Título: Imprevisível
Autor:
Fonte: Valor Econômico, 13/02/2006, OPINIÃO, p. 6

O problema é nacional, mas no Rio, por várias razões, ele mostra sua verdadeira dimensão. A favelização carioca atinge toda a população, esgueira-se em todos os bairros. Mesmo os nobres. O mais recente fruto desse grave processo de degradação é a expansão da Favela Chácara do Céu por sobre o Alto Leblon, nas franjas do Dois Irmãos, o mais novo candidato a se transformar numa Rocinha ou num Vidigal. O crescimento desordenado dessas comunidades corrói já há algum tempo uma das melhores características da cidade: o saudável convívio entre classes sociais. Pena, pois foi essa miscigenação que moldou o espírito carioca, forjou a criatividade artística do Rio, com destaque para a música. Tudo está sob risco. A sucessão de governos descuidados com o problema, por incompetência, populismo e demagogia operosos, criou a cidade partida e tem prejudicado toda a população por afugentar investimentos e turistas. Passou o momento de teorizações e posturas politicamente corretas diante da questão.

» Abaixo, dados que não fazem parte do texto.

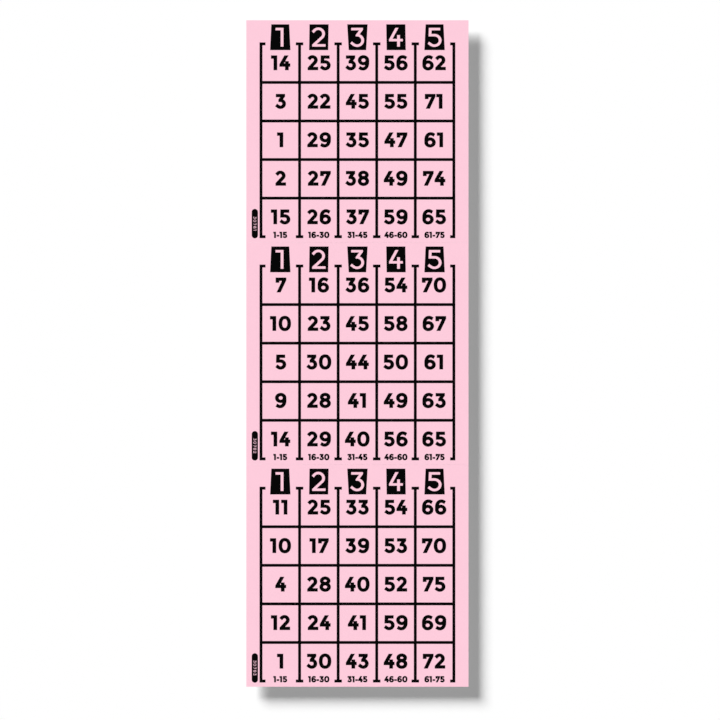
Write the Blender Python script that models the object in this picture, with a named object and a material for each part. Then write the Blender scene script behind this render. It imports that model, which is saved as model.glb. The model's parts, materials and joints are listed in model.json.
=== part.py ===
"""Bingo card strip, modelled as the real one is made.

Three square cards lie end to end in one strip of thin card stock. A row of die cuts crosses
the strip between each two cards. The ties of stock left between the cuts join the cards, are
the line that the strip folds along, and tear when a card is taken off. The strip folds in a
zigzag: the head card over the printed face of the middle one, the foot card under its back.

The printed layout is a set of thin films of ink on the stock. On each card it is a ruled grid
of five columns and five rows, a black tile at the head of each column and a black pill in the
left margin.

Lengths are in metres, +Z is up and +Y runs to the head of the strip. The origin is under the
middle of the strip, on the surface that it lies on.
"""

import math

import bmesh
import bpy

MM = 0.001
INCH = 25.4 * MM

# Card stock
CARD_WIDTH = 4.0 * INCH
CARD_LENGTH = 4.0 * INCH
STOCK_THICKNESS = 0.30 * MM

# Die cuts between two cards: the longest cut that the dies make, its opening measured along
# the strip, and the tie of stock left between two cuts
LONGEST_CUT = 1.75 * MM
CUT_OPENING = 0.04 * MM
TIE_LENGTH = 0.75 * MM

# Printing ink, and the air left between two inked faces that are folded together
INK_THICKNESS = 0.02 * MM
FOLD_CLEARANCE = 0.06 * MM

# Ruled grid: margins run from the card's edge to the middle of the outermost rule
COLUMNS = 5
ROWS = 5
SIDE_MARGIN = 6.70 * MM
HEAD_MARGIN = 10.78 * MM
FOOT_MARGIN = 2.62 * MM
RULE_WEIGHT = 1.33 * MM
CROSSBAR_OVERHANG = 1.04 * MM
LEFT_CORNER_OVERHANG = 1.40 * MM

# Tile at the head of each column
TILE_WIDTH = 9.5 * MM
TILE_HEIGHT = 11.8 * MM
TILE_HEAD_GAP = 1.85 * MM

# Pill in the left margin, beside the lowest row
PILL_WIDTH = 2.84 * MM
PILL_LENGTH = 13.49 * MM
PILL_RULE_GAP = 0.73 * MM
PILL_FOOT_GAP = 1.86 * MM
PILL_END_STEPS = 12

# Corners of the five tiles, from the lower left one anticlockwise, as shares of the tile's
# width from its middle and of its height from its foot
TILE_CORNER_SHARES = (
    ((-0.49, 0.00), (0.49, 0.00), (0.43, 1.00), (-0.43, 1.00)),
    ((-0.47, 0.00), (0.45, 0.00), (0.47, 1.00), (-0.45, 1.00)),
    ((-0.42, 0.00), (0.42, 0.00), (0.49, 1.00), (-0.49, 1.00)),
    ((-0.45, 0.00), (0.47, 0.00), (0.45, 1.00), (-0.47, 1.00)),
    ((-0.49, 0.00), (0.49, 0.00), (0.43, 1.00), (-0.43, 1.00)),
)

# Colours as sRGB shares, and how rough each finish is
STOCK_COLOUR = (0.996, 0.800, 0.863)
STOCK_ROUGHNESS = 0.75
INK_COLOUR = (0.020, 0.020, 0.020)
INK_ROUGHNESS = 0.55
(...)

Agora, quando o governo federal, por razões eleitoreiras, decide estimular a venda no varejo de materiais de construção, e com isso incentiva a favelização por todo o país, o problema se torna ainda mais grave. É preciso atropelar preconceitos antigos para efetivamente se começar a desfavelizar o Rio. Para o bem de todos, a começar dos próprios favelados. Ninguém deseja viver de forma precária, ainda mais subjugado por gangues. Estamos com aproximadamente 5,5 milhões de habitantes, cerca de 20% dos quais são favelados (1,2 milhão). Esse contingente da população cresce à razão de 30 mil pessoas por ano, ou aproximadamente mais 8 mil barracos a cada doze meses. É fácil concluir que as formas usuais de manejar as favelas são incapazes de impedir a sua expansão. Antes que a metástase se alastre ainda mais é preciso agir com vigor. Recursos pode se conseguir. Mas sem vontade e mobilização políticas, o futuro do Rio é incerto. Numa visão otimista.